The safest logo position is usually the blade flat, placed 15–30 mm from the handle and away from the cutting bevel. A second option is the handle scale if the material is flat G10, stainless steel, aluminum, or smooth wood. Avoid placing small logos across curved surfaces, heavy texture, screw holes, or Damascus patterns without testing. For retail consistency, define logo size in mm, position tolerance such as ±0.5 mm, and finish effect before mass production. We normally approve logo position on a physical sample, not only a rendering.

Fiber laser engraving is usually USD 0.08–0.25 per position for normal blade or handle marks. Deep laser engraving can be USD 0.18–0.35 because it runs slower and may need better fixturing. If you add two positions, such as blade logo plus handle logo, calculate both cost and inspection time. Embossed handle logos or metal badges require tooling, often around USD 80–300 for simple parts and more for complex designs. The cheapest logo is not always best; poor contrast or crooked placement hurts your retail brand.

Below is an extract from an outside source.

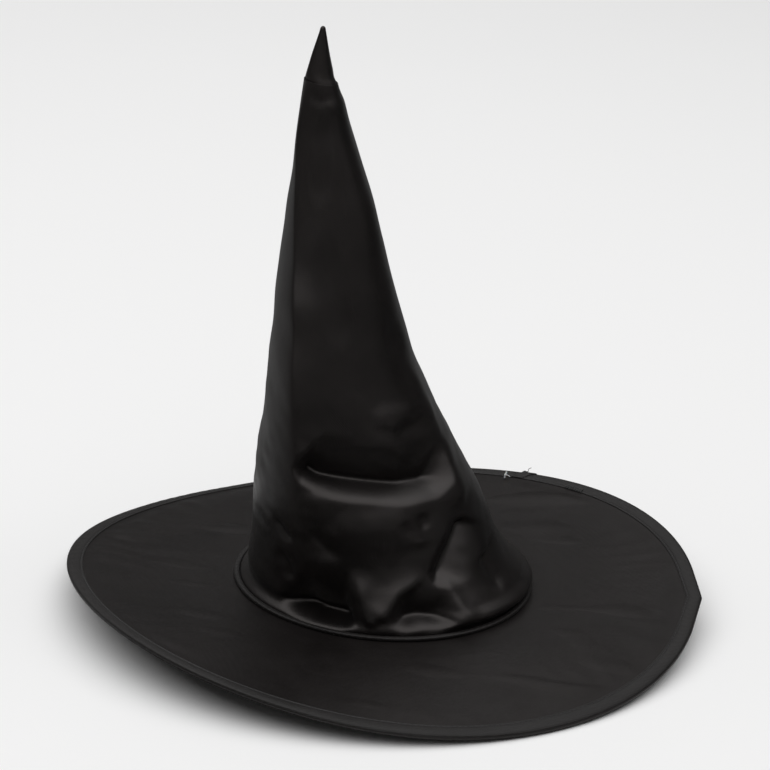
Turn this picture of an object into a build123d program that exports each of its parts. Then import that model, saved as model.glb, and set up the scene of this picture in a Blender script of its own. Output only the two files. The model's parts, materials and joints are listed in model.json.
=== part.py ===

For most kitchenware brands, a 300–350 gsm printed color box with paper or molded pulp insert is the best balance of cost, protection, and retail look. A rigid gift box is better for premium products but may add USD 0.80–2.20 per unit and increase freight volume. Blister packaging works for promo or peg-hook retail, but it can feel less premium. If selling through Amazon, confirm FNSKU labeling, barcode scan quality, carton drop protection, and polybag warnings if a pouch or bag is included.

Use AQL 2.5 for major defects and AQL 4.0 for minor defects as a practical baseline. Critical defects should be zero tolerance, including lock failure, exposed blade tip when closed, loose pivot, wrong barcode, cracked handle, or contaminated blade. Ask for HRC testing by batch, blade centering checks, open-close function checks, logo position inspection, retail box condition review, and carton mark verification. For premium SKUs, add edge testing or CATRA testing if you make edge-retention claims. Packaging should be scanned and drop checked before final shipment.